Data extract:
++++

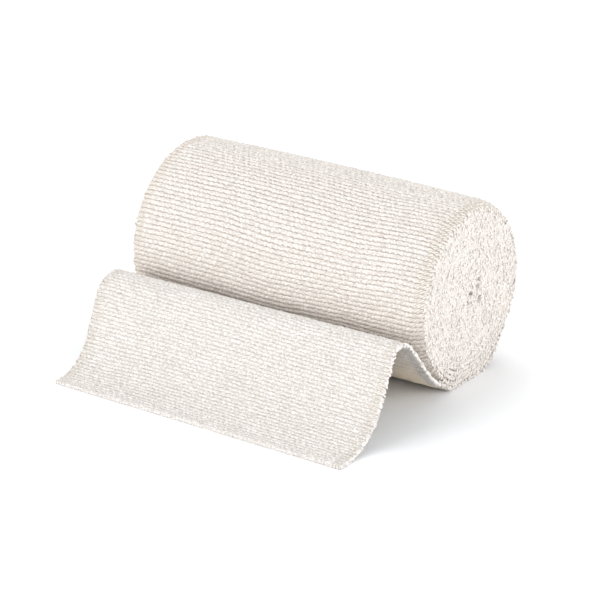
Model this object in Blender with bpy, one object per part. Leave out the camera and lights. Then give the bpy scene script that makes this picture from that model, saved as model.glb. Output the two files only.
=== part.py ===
"""Elastic bandage: a woven cotton strip wound into a roll, with its free tail arched over the surface in front.

Units are metres and +Z is up. The origin is on the surface that the roll stands on, under the roll's axis
and halfway along it. +X runs along the roll's axis, and the tail comes off the roll towards -Y.

The strip is one band of cloth. It is drawn as a line in the YZ plane, carried across its width, and thickened.
"""

import math
from typing import NamedTuple

import bmesh
import bpy

# The strip.
STRIP_WIDTH = 0.100
CLOTH_THICKNESS = 0.0010

# The wound roll. Its diameter is measured from front to back.
ROLL_DIAMETER = 0.0556
WINDING_GAP = 0.0002
CORE_RADIUS = 0.0008
STEPS_PER_TURN = 40

# The roll's own weight presses its underside flat, and this depth of wound cloth gives way to let it.
PRESSED_FLAT = 0.0012
PRESSED_DEPTH = 0.0144

# The first turns lie loose in the rest, so that a crescent gap shows below and behind them.
CORE_SLACK = 0.0004
LOOSE_CORE_TURNS = 2.6
CORE_LEAN_DEG = 145.0

# Each turn's edges stand a little proud of the last turn's, or short of them.
EDGE_WANDER = 0.0003
WANDER_TURNS = 2.7

# The free tail. It leaves the roll at the peel angle, measured round the roll from its underside, and curves up
# to the rise angle.
PEEL_ANGLE_DEG = 36.0
RISE_ANGLE_DEG = 50.0
LIFT_RADIUS = 0.0450
CREST_HEIGHT = 0.0258
TAIL_REACH = 0.0700
JOIN_GAP = 0.0003
LIFT_STEPS = 3
RISE_STEPS = 6
CREST_STEPS = 7
SWEEP_STEPS = 8

# The cotton's colour and surface.
COTTON_COLOUR = (0.87, 0.83, 0.76, 1.0)
COTTON_ROUGHNESS = 0.95


class TailSection(NamedTuple):
    """One cross-section of the tail. Its place and lengths are shares of named sizes."""

    across: float  # of half the strip's width, from -1 to 1
    rise_round: float  # radius up to the crest's top, of the crest's height
    crest_round: float  # radius over the crest's front, of the crest's height
    fall_deg: float  # how steeply the front of the arch comes down
    sweep_round: float  # radius of the sweep on to the surface, of the crest's height
    reach: float  # from under the roll's axis to the cut end, of the tail's reach


TAIL_SECTIONS = (
    TailSection(across=-1.0, rise_round=0.34, crest_round=0.33, fall_deg=66.0, sweep_round=0.58, reach=0.968),
    TailSection(across=-0.5, rise_round=0.34, crest_round=0.29, fall_deg=65.5, sweep_round=0.60, reach=0.975),
    TailSection(across=0.0, rise_round=0.33, crest_round=0.24, fall_deg=64.5, sweep_round=0.65, reach=0.983),
    TailSection(across=0.5, rise_round=0.33, crest_round=0.18, fall_deg=63.0, sweep_round=0.73, reach=0.992),
    TailSection(across=1.0, rise_round=0.32, crest_round=0.14, fall_deg=62.0, sweep_round=0.78, reach=1.0),
)

# What follows from the sizes above. Radii are those of the strip's middle line.
HALF_WIDTH = STRIP_WIDTH / 2
HALF_THICKNESS = CLOTH_THICKNESS / 2
PITCH = CLOTH_THICKNESS + WINDING_GAP
UNDERSIDE_RADIUS = (ROLL_DIAMETER + PITCH) / 2 - HALF_THICKNESS
AXIS_HEIGHT = UNDERSIDE_RADIUS + HALF_THICKNESS - PRESSED_FLAT
PEEL_ANGLE = math.radians(PEEL_ANGLE_DEG)
RISE_ANGLE = math.radians(RISE_ANGLE_DEG)
PEEL_TURNS = PEEL_ANGLE_DEG / 360
TURNS = (UNDERSIDE_RADIUS - CORE_SLACK - CORE_RADIUS) / PITCH


def smooth_step(value):
    """0 below 0, 1 above 1, and an even S-curve between."""
    value = min(1.0, max(0.0, value))
    return value * value * (3 - 2 * value)


def pressed_height(layer):
    """Lowest height of a layer's middle line, counted from 0 outside, where the underside is pressed flat."""
    radius = UNDERSIDE_RADIUS - PITCH * layer
    share = max(0.0, 1 - PITCH * layer / PRESSED_DEPTH)
    return AXIS_HEIGHT - radius + PRESSED_FLAT * share


def wound_point(turns_in):
    """Point (y, z) of the strip's middle line, so many turns in from the middle of the roll's underside."""
    angle = math.tau * (turns_in - 0.25)
    loose = 1 - smooth_step(TURNS - turns_in - LOOSE_CORE_TURNS)
    radius = UNDERSIDE_RADIUS - PITCH * turns_in - CORE_SLACK * loose
    lean = math.radians(CORE_LEAN_DEG)
    y = radius * math.cos(angle) + CORE_SLACK * loose * math.cos(lean)
    z = radius * math.sin(angle) + CORE_SLACK * loose * math.sin(lean) + AXIS_HEIGHT
    return y, max(z, pressed_height(round(turns_in)))


def winding_stations():
    """Turn counts of the winding's stations, from the peel point in to the core."""
    steps_out = max(1, round(PEEL_TURNS * STEPS_PER_TURN))
    steps_in = int(TURNS * STEPS_PER_TURN)
    outer = [-PEEL_TURNS * (1 - step / steps_out) for step in range(steps_out)]
    return outer + [step / STEPS_PER_TURN for step in range(steps_in + 1)]


class Pen:
    """Draws a line of straights and arcs in the YZ plane. Its heading is 0 towards -Y, and rises with the line."""

    def __init__(self, y, z, heading):
        """Puts the pen down at (y, z)."""
        self.y = y
        self.z = z
        self.heading = heading
        self.points = [(y, z)]

    def straight(self, length):
        """Draws on along the heading."""
        self.y -= length * math.cos(self.heading)
        self.z += length * math.sin(self.heading)
        self.points.append((self.y, self.z))

    def arc(self, radius, heading, steps):
        """Turns to a new heading, down or up, on an arc of this radius in equal steps."""
        turn = (heading - self.heading) / steps
        chord = 2 * radius * math.sin(abs(turn) / 2)
        for _ in range(steps):
            self.heading += turn / 2
            self.straight(chord)
            self.heading += turn / 2


def tail_line(section):
    """The tail's middle line at one cross-section: off the roll, over the crest and out along the surface."""
    rise_radius = section.rise_round * CREST_HEIGHT
    crest_radius = section.crest_round * CREST_HEIGHT
    sweep_radius = section.sweep_round * CREST_HEIGHT
    fall = math.radians(section.fall_deg)
    crest_top = CREST_HEIGHT - HALF_THICKNESS
    pen = Pen(*wound_point(-PEEL_TURNS), PEEL_ANGLE)
    pen.straight(JOIN_GAP)
    pen.arc(LIFT_RADIUS, RISE_ANGLE, LIFT_STEPS)
    rise_end = crest_top - rise_radius * (1 - math.cos(RISE_ANGLE))
    pen.straight((rise_end - pen.z) / math.sin(RISE_ANGLE))
    pen.arc(rise_radius, 0.0, RISE_STEPS)
    pen.arc(crest_radius, -fall, CREST_STEPS)
    sweep_start = HALF_THICKNESS + sweep_radius * (1 - math.cos(fall))
    pen.straight((pen.z - sweep_start) / math.sin(fall))
    pen.arc(sweep_radius, 0.0, SWEEP_STEPS)
    pen.straight(pen.y + section.reach * TAIL_REACH)
    return pen.points[1:]


def sheet_object(name, lines, material):
    """A sheet of cloth through neighbouring lines of points, thickened evenly on both sides.

    lines holds one list of (x, y, z) points for each cross-section, from -X to +X.
    """
    bm = bmesh.new()
    rows = [[bm.verts.new(point) for point in line] for line in lines]
    for left, right in zip(rows, rows[1:]):
        for step in range(len(left) - 1):
            bm.faces.new((left[step], right[step], right[step + 1], left[step + 1]))
    mesh = bpy.data.meshes.new(name)
    bm.to_mesh(mesh)
    bm.free()
    mesh.materials.append(material)
    mesh.shade_smooth()
    sheet = bpy.data.objects.new(name, mesh)
    bpy.context.scene.collection.objects.link(sheet)
    solidify = sheet.modifiers.new("Cloth thickness", "SOLIDIFY")
    solidify.thickness = CLOTH_THICKNESS
    solidify.offset = 0.0
    solidify.use_even_offset = True
    return sheet


def wound_roll(material):
    """The wound turns, from the peel point round and in to the core."""
    lines = ([], [])
    for turns_in in winding_stations():
        y, z = wound_point(turns_in)
        wander = EDGE_WANDER * math.sin(math.tau * max(0.0, turns_in) / WANDER_TURNS)
        for line, side in zip(lines, (-1, 1)):
            line.append((side * HALF_WIDTH + wander, y, z))
    return sheet_object("wound_roll", lines, material)


def free_tail(material):
    """The free end of the strip, from the peel point to its cut end."""
    lines = [
        [(section.across * HALF_WIDTH, y, z) for y, z in tail_line(section)]
        for section in TAIL_SECTIONS
    ]
    return sheet_object("free_tail", lines, material)


def cotton_material():
    """Undyed woven cotton: a warm off-white with no gloss."""
    material = bpy.data.materials.new("woven_cotton")
    material.use_nodes = True
    shader = material.node_tree.nodes["Principled BSDF"]
    shader.inputs["Base Color"].default_value = COTTON_COLOUR
    shader.inputs["Roughness"].default_value = COTTON_ROUGHNESS
    shader.inputs["Metallic"].default_value = 0.0
    return material


def main():
    """Clears the scene and makes the bandage."""
    for old in list(bpy.data.objects):
        bpy.data.objects.remove(old, do_unlink=True)
    cotton = cotton_material()
    wound_roll(cotton)
    free_tail(cotton)


main()
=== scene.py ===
"""Elastic bandage: the woven cloth, its selvedge loops and cut end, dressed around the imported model.

The bandage is one strip. It is wound into a roll, and its free tail arches over the floor in front. Every
piece here follows the same strip: the line that it takes in the YZ plane, its width along X, and a weave of
ribs across the strip with warp threads passing over and under them.
"""

import logging
import math
from dataclasses import dataclass, replace
from enum import Enum
from typing import NamedTuple

import bpy
import numpy as np
from mathutils import Matrix, Vector

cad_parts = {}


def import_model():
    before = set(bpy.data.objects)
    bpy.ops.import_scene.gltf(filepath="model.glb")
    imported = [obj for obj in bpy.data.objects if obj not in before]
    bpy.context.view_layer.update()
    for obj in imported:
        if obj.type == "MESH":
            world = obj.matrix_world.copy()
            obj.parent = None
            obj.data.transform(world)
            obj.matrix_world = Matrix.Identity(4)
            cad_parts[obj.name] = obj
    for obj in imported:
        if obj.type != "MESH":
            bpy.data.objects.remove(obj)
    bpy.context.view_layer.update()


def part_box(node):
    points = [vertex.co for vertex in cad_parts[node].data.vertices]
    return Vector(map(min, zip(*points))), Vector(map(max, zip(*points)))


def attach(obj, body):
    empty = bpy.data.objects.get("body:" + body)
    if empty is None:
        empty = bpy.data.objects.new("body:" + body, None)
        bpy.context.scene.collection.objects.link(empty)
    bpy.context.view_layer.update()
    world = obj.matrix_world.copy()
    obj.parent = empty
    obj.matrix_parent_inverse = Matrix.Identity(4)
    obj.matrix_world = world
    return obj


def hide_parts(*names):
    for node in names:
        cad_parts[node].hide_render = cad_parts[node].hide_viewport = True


log = logging.getLogger("bandage")

Array = np.ndarray
Piece = bpy.types.Object
Socket = bpy.types.NodeSocket

MM = 0.001
BODY = "root"
THREAD_MAP = "threads"

# How many points a line is measured with, and how far apart two lines are that give its normal.
LINE_POINTS = 60000
NORMAL_GAP = 0.1 * MM

# Measured from the photograph.
PEEL_ANGLE = math.radians(36)
ROLL_RIB_PITCH = 1.40 * MM
TAIL_RIB_PITCH = 1.14 * MM


class Side(Enum):
    """An edge of the strip, by the sign of its X."""

    LEFT = -1
    RIGHT = 1


def smooth(value: Array) -> Array:
    """An even S-curve from 0 to 1: 3v^2 - 2v^3, with v held between 0 and 1."""
    value = np.clip(value, 0.0, 1.0)
    return value * value * (3 - 2 * value)


def rib_number(rib: Array) -> Array:
    """Number of the rib at each place. A hair is added, so that a whole place isn't rounded down."""
    return np.floor(rib + 1e-6)


def ends_fade(rib: Array, total: int, over: float) -> Array:
    """A share of 1 along the cloth, that rises from 0 over its first ribs and falls to 0 over its last."""
    return np.clip(rib / over, 0, 1) * np.clip((total - rib) / over, 0, 1)


def either_way(random: np.random.Generator, *shape: int) -> Array:
    """Random values from -1 to 1."""
    return 2 * random.random(shape) - 1


def unit(vectors: Array) -> Array:
    """Rows of vectors at length 1."""
    return vectors / np.linalg.norm(vectors, axis=1, keepdims=True)


@dataclass(frozen=True)
class SoftNoise:
    """Smooth noise from 0 to 1 on a plane: random values at whole numbers, joined by S-curves."""

    seed: int
    cells: int = 97

    def lattice(self) -> Array:
        """The random value at each whole number."""
        return np.random.default_rng(self.seed).random((self.cells, self.cells))

    def cell(self, a: Array, b: Array) -> Array:
        """One random value from 0 to 1 for each whole pair of coordinates, with no joining between them."""
        a, b = np.broadcast_arrays(np.floor(a).astype(int), np.floor(b).astype(int))
        return self.lattice()[a % self.cells, b % self.cells]

    def at(self, a: Array, b: Array) -> Array:
        """The noise: values at the four whole corners, joined by an S-curve both ways.

        Args:
            a: First coordinate, in cells.
            b: Second coordinate, in cells.

        Returns:
            The values, from 0 to 1.
        """
        a, b = np.broadcast_arrays(np.asarray(a, float), np.asarray(b, float))
        low_a, low_b = np.floor(a).astype(int), np.floor(b).astype(int)
        share_a, share_b = smooth(a - low_a), smooth(b - low_b)
        table, n = self.lattice(), self.cells
        high_a, high_b = (low_a + 1) % n, (low_b + 1) % n
        low_a, low_b = low_a % n, low_b % n
        near = table[low_a, low_b] * (1 - share_a) + table[high_a, low_b] * share_a
        far = table[low_a, high_b] * (1 - share_a) + table[high_a, high_b] * share_a
        return near * (1 - share_b) + far * share_b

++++

Goal of the exercise:
Quote exactly the opening line of the material above and every line after it, up to and including the line that contains "surface in front.".

Exercise output:
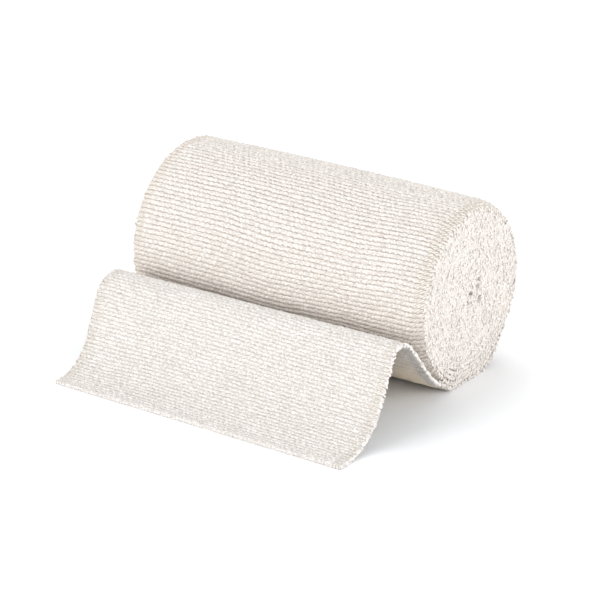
Model this object in Blender with bpy, one object per part. Leave out the camera and lights. Then give the bpy scene script that makes this picture from that model, saved as model.glb. Output the two files only.
=== part.py ===
"""Elastic bandage: a woven cotton strip wound into a roll, with its free tail arched over the surface in front.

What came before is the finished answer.